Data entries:
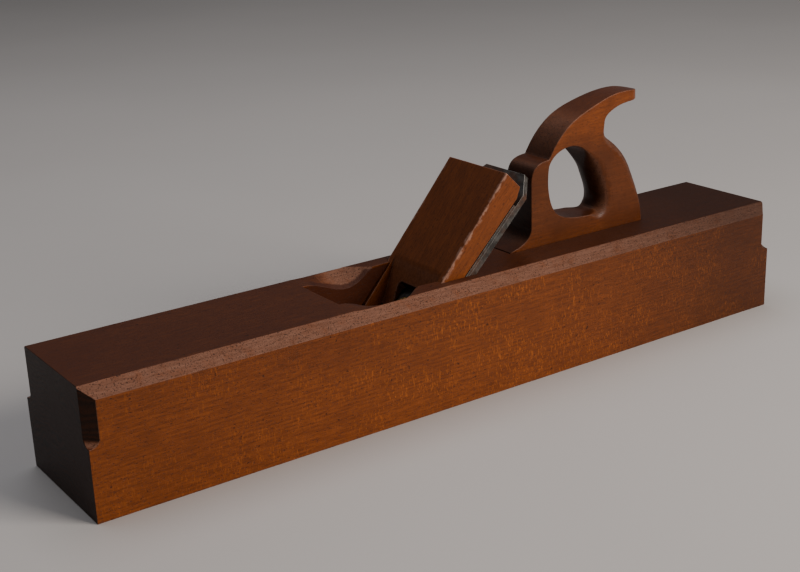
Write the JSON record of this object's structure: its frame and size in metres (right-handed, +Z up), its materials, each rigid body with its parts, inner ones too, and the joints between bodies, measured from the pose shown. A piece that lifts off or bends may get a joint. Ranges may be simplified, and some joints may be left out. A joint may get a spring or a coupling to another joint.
{
  "type": "wooden hand plane",
  "caption": "Long wooden bench plane with a closed, horned handle, a bevelled escapement, and a pronged wedge that holds a double iron on a sloping bed.",
  "frame": {"origin": "centre of the sole, on the surface that the plane stands on", "axes": "+X from toe to heel, +Z up, and +Y across the plane to its right-hand side as a user behind the heel sees it; the plane is symmetric about XZ"},
  "size_m": [0.5588, 0.0952, 0.1808],
  "materials": {
    "stock_beech": "aged, oiled beech with fine dark flecks, worn pale along the chamfers",
    "tote_beech": "aged, hand-polished beech",
    "wedge_beech": "aged dark beech",
    "iron_steel": "old steel, dull brown patina, bright at the worn edges",
    "cap_steel": "old steel, dull patina",
    "boss_brass": "tarnished brass",
    "screw_steel": "dark old steel"
  },
  "bodies": {
    "body": {"stock": "stock_beech", "tote": "tote_beech"},
    "iron": {"cutting_iron": "iron_steel"},
    "cap": {"cap_iron": "cap_steel", "cap_boss": "boss_brass"},
    "screw": {"cap_screw": "screw_steel"},
    "wedge": {"wedge": "wedge_beech"}
  },
  "joints": [
    {"name": "iron_slide", "type": "slide", "parent": "body", "child": "iron", "axis": [0.7071, 0, 0.7071], "range_m": [-0.001, 0.175]},
    {"name": "cap_slide", "type": "slide", "parent": "iron", "child": "cap", "axis": [0.7071, 0, 0.7071], "range_m": [-0.001, 0.055]},
    {"name": "wedge_slide", "type": "slide", "parent": "cap", "child": "wedge", "axis": [0.7071, 0, 0.7071], "range_m": [0, 0.11]},
    {"name": "screw_turn", "type": "hinge", "parent": "cap", "child": "screw", "pos_m": [-0.02612, 0, 0.04888], "axis": [0.7071, 0, -0.7071], "range_deg": [0, 360]}
  ]
}
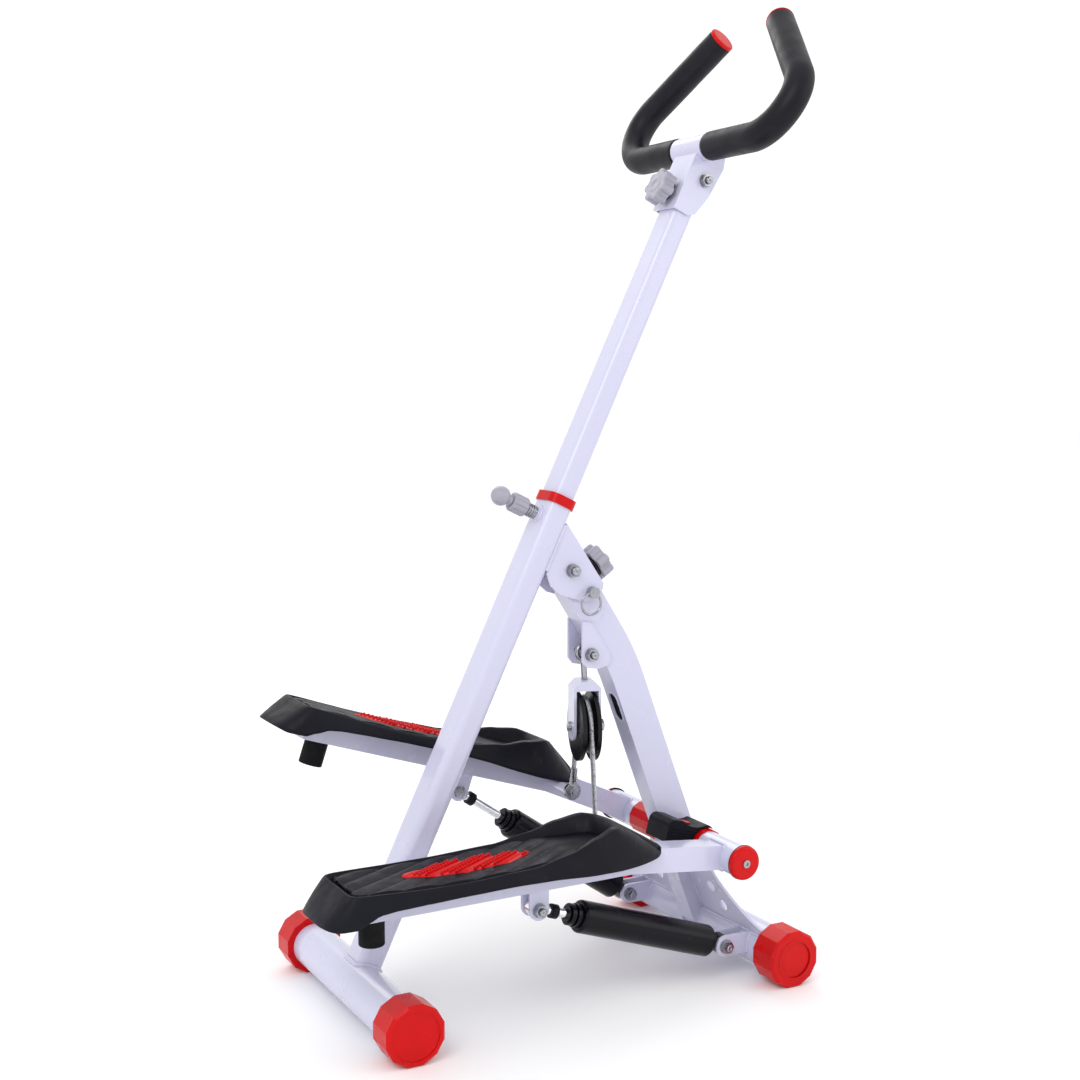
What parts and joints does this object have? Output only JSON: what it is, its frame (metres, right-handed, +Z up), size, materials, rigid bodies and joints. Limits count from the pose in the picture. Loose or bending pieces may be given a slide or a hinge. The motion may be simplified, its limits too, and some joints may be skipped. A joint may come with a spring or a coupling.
{
  "type": "stepper",
  "caption": "Folding gym stepper: telescopic mast with horseshoe handlebar, paired pedals on a cross pivot, cable and pulley, hydraulic cylinders, foot bars with caps.",
  "frame": {"origin": "bottom centre of the bounding box, on the floor between the two foot bars, in the plane of symmetry", "axes": "+X forward, the way the user faces; +Y to the user's left; +Z up"},
  "size_m": [0.61, 0.35, 1.1003],
  "materials": {
    "white_paint": "gloss powder coat",
    "red_plastic": "semi-gloss moulded",
    "black_plastic": "satin moulded, textured",
    "black_paint": "satin enamel",
    "black_rubber": "matte",
    "foam": "matte closed-cell foam",
    "zinc": "zinc plated",
    "chrome_rod": "polished",
    "grey_plastic": "satin moulded",
    "nylon": "moulded nylon",
    "wire_rope": "twisted wire under a clear coat"
  },
  "bodies": {
    "front_frame": {"front_foot_tube": "white_paint", "front_foot_caps": "red_plastic", "strut_tube": "white_paint", "gusset_plates": "white_paint", "pivot_tube": "white_paint", "pivot_spacers": "red_plastic", "pivot_axle": "zinc", "pivot_end_caps": "red_plastic", "welded_brackets": "white_paint", "frame_bolts": "zinc", "pulley_eye_bolt": "zinc", "pulley_block": "white_paint", "pulley_axle": "zinc", "cable_over_pulley": "wire_rope", "right_cable_leg": "wire_rope", "left_cable_leg": "wire_rope", "computer_case": "black_plastic"},
    "computer_button": {"computer_button": "red_plastic"},
    "pulley": {"pulley_wheel": "nylon"},
    "mast": {"mast_tube": "white_paint", "rear_foot_tube": "white_paint", "rear_foot_caps": "red_plastic", "hinge_ears": "white_paint", "mast_collar": "red_plastic", "fold_bolt": "zinc", "pin_nipple": "zinc"},
    "upper_mast": {"upper_tube": "white_paint", "tilt_bolt": "zinc"},
    "handlebar": {"head_bracket": "white_paint", "handlebar_tube": "black_paint", "foam_grips": "foam", "handlebar_end_caps": "red_plastic"},
    "tilt_knob": {"tilt_knob": "grey_plastic", "tilt_knob_screw": "zinc"},
    "fold_knob": {"fold_knob": "grey_plastic", "fold_knob_screw": "zinc"},
    "height_pin": {"height_pin": "zinc", "pin_ball": "grey_plastic"},
    "pin_barrel": {"pin_barrel": "grey_plastic"},
    "ring_pin": {"ring_pin": "zinc"},
    "right_pedal": {"right_pedal_tray": "black_plastic", "right_pedal_insert": "red_plastic", "right_pedal_arm": "white_paint", "right_sleeve_bushes": "nylon", "right_heel_bumper": "black_rubber", "right_cylinder_bracket": "white_paint", "right_pedal_bolts": "zinc", "right_cable_end": "zinc"},
    "right_cylinder": {"right_cylinder_barrel": "black_paint"},
    "right_rod": {"right_cylinder_rod": "chrome_rod"},
    "left_pedal": {"left_pedal_tray": "black_plastic", "left_pedal_insert": "red_plastic", "left_pedal_arm": "white_paint", "left_sleeve_bushes": "nylon", "left_heel_bumper": "black_rubber", "left_cylinder_bracket": "white_paint", "left_pedal_bolts": "zinc", "left_cable_end": "zinc"},
    "left_cylinder": {"left_cylinder_barrel": "black_paint"},
    "left_rod": {"left_cylinder_rod": "chrome_rod"}
  },
  "joints": [
    {"name": "mast_fold", "type": "hinge", "parent": "front_frame", "child": "mast", "pos_m": [0.03599, 0, 0.46891], "axis": [0, -1, 0], "range_deg": [0, 30]},
    {"name": "mast_height", "type": "slide", "parent": "mast", "child": "upper_mast", "axis": [0.4337, 0, 0.9011], "range_m": [0, 0.15]},
    {"name": "handlebar_tilt", "type": "hinge", "parent": "upper_mast", "child": "handlebar", "pos_m": [0.20701, 0, 0.9082], "axis": [0, 1, 0], "range_deg": [0, 90]},
    {"name": "tilt_knob_turn", "type": "hinge", "parent": "handlebar", "child": "tilt_knob", "pos_m": [0.16984, 0, 0.89668], "axis": [-0.9011, 0, 0.4337], "continuous": true},
    {"name": "fold_knob_turn", "type": "hinge", "parent": "mast", "child": "fold_knob", "pos_m": [0.06687, 0, 0.46676], "axis": [0.828, 0, 0.5608], "continuous": true},
    {"name": "height_pin_pull", "type": "slide", "parent": "mast", "child": "height_pin", "axis": [-0.9011, 0, 0.4337], "range_m": [0, 0.009], "stiffness_N_per_m": 900, "springref_m": -0.006},
    {"name": "pin_barrel_turn", "type": "hinge", "parent": "mast", "child": "pin_barrel", "pos_m": [-0.02114, 0, 0.54368], "axis": [-0.9011, 0, 0.4337], "continuous": true},
    {"name": "ring_pin_pull", "type": "slide", "parent": "mast", "child": "ring_pin", "axis": [0, -1, 0], "range_m": [0, 0.06]},
    {"name": "right_pedal_hinge", "type": "hinge", "parent": "front_frame", "child": "right_pedal", "pos_m": [0.188, 0, 0.143], "axis": [0, 1, 0], "range_deg": [-6, 24.5], "deforming": ["right_cable_leg"]},
    {"name": "left_pedal_hinge", "type": "hinge", "parent": "front_frame", "child": "left_pedal", "pos_m": [0.188, 0, 0.143], "axis": [0, 1, 0], "range_deg": [-24.5, 6], "deforming": ["left_cable_leg"]},
    {"name": "right_cylinder_swing", "type": "hinge", "parent": "front_frame", "child": "right_cylinder", "pos_m": [0.183, -0.105, 0.0385], "axis": [0, 1, 0], "range_deg": [-6, 22]},
    {"name": "left_cylinder_swing", "type": "hinge", "parent": "front_frame", "child": "left_cylinder", "pos_m": [0.183, 0.105, 0.0385], "axis": [0, 1, 0], "range_deg": [-22, 6]},
    {"name": "right_rod_stroke", "type": "slide", "parent": "right_cylinder", "child": "right_rod", "axis": [-0.9473, 0, 0.3204], "range_m": [-0.011, 0.042]},
    {"name": "left_rod_stroke", "type": "slide", "parent": "left_cylinder", "child": "left_rod", "axis": [-0.826, 0, 0.5636], "range_m": [-0.042, 0.011]},
    {"name": "pulley_turn", "type": "hinge", "parent": "front_frame", "child": "pulley", "pos_m": [0.063, 0, 0.285], "axis": [0.9613, -0.2756, 0], "range_deg": [-97, 25]},
    {"name": "button_press", "type": "slide", "parent": "front_frame", "child": "computer_button", "axis": [-0.2588, 0, -0.9659], "range_m": [0, 0.0015], "stiffness_N_per_m": 400, "springref_m": -0.0005}
  ],
  "couplings": [
    {"joint": "left_pedal_hinge", "follows": "right_pedal_hinge", "ratio": -1},
    {"joint": "right_cylinder_swing", "follows": "right_pedal_hinge", "ratio": 0.846},
    {"joint": "left_cylinder_swing", "follows": "right_pedal_hinge", "ratio": -0.848},
    {"joint": "right_rod_stroke", "follows": "right_pedal_hinge", "m_per_rad": 0.0937},
    {"joint": "left_rod_stroke", "follows": "right_pedal_hinge", "m_per_rad": -0.094},
    {"joint": "pulley_turn", "follows": "right_pedal_hinge", "ratio": -3.91}
  ]
}
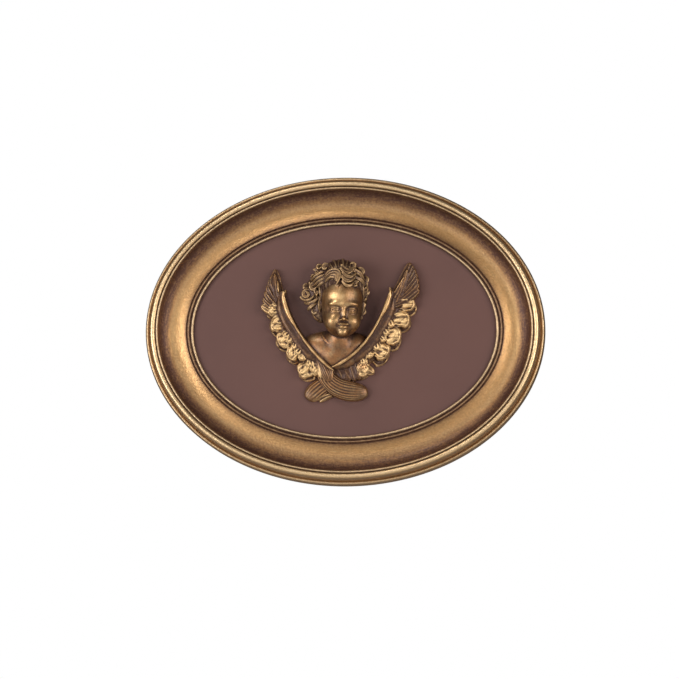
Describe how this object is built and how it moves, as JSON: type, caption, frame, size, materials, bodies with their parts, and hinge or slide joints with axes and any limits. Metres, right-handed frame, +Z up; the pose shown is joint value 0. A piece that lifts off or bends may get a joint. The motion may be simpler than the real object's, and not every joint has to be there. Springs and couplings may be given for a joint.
{
  "type": "cherub wall plaque",
  "caption": "Oval wall plaque: a moulded antique gold frame round a plain brown board that carries a cast bronze-finish cherub head with curls, bare chest and crossed wings",
  "frame": {"origin": "middle of the flat back, which lies against the wall", "axes": "+X to the right seen from the front, +Z up, +Y out of the back into the wall; the face looks along -Y"},
  "size_m": [0.216, 0.0284, 0.167],
  "materials": {
    "frame": "cast resin, semi-gloss antique gold with a dark brown patina in the cove and grooves",
    "panel": "fibre board, smooth matte mauve-brown paint",
    "cherub": "cast resin, polished bronze and gold with a dark brown patina in the recesses"
  },
  "bodies": {
    "root": {"frame": "frame", "panel": "panel", "cherub": "cherub"}
  },
  "joints": []
}
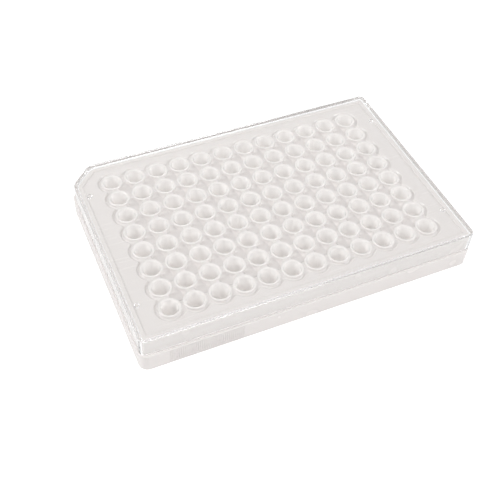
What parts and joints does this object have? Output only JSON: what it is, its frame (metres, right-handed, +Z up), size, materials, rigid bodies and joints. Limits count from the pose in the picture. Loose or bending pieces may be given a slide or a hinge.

**CHALLENGE:** Beginning with the line that contains "Describe how this", repeat every line through the end of the records and nothing more.

**RESULT:**
Describe how this object is built and how it moves, as JSON: type, caption, frame, size, materials, bodies with their parts, and hinge or slide joints with axes and any limits. Metres, right-handed frame, +Z up; the pose shown is joint value 0. A piece that lifts off or bends may get a joint. The motion may be simpler than the real object's, and not every joint has to be there. Springs and couplings may be given for a joint.
{
  "type": "cherub wall plaque",
  "caption": "Oval wall plaque: a moulded antique gold frame round a plain brown board that carries a cast bronze-finish cherub head with curls, bare chest and crossed wings",
  "frame": {"origin": "middle of the flat back, which lies against the wall", "axes": "+X to the right seen from the front, +Z up, +Y out of the back into the wall; the face looks along -Y"},
  "size_m": [0.216, 0.0284, 0.167],
  "materials": {
    "frame": "cast resin, semi-gloss antique gold with a dark brown patina in the cove and grooves",
    "panel": "fibre board, smooth matte mauve-brown paint",
    "cherub": "cast resin, polished bronze and gold with a dark brown patina in the recesses"
  },
  "bodies": {
    "root": {"frame": "frame", "panel": "panel", "cherub": "cherub"}
  },
  "joints": []
}
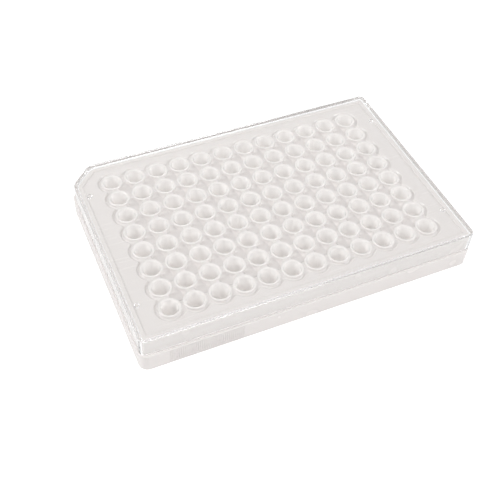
What parts and joints does this object have? Output only JSON: what it is, its frame (metres, right-handed, +Z up), size, materials, rigid bodies and joints. Limits count from the pose in the picture. Loose or bending pieces may be given a slide or a hinge.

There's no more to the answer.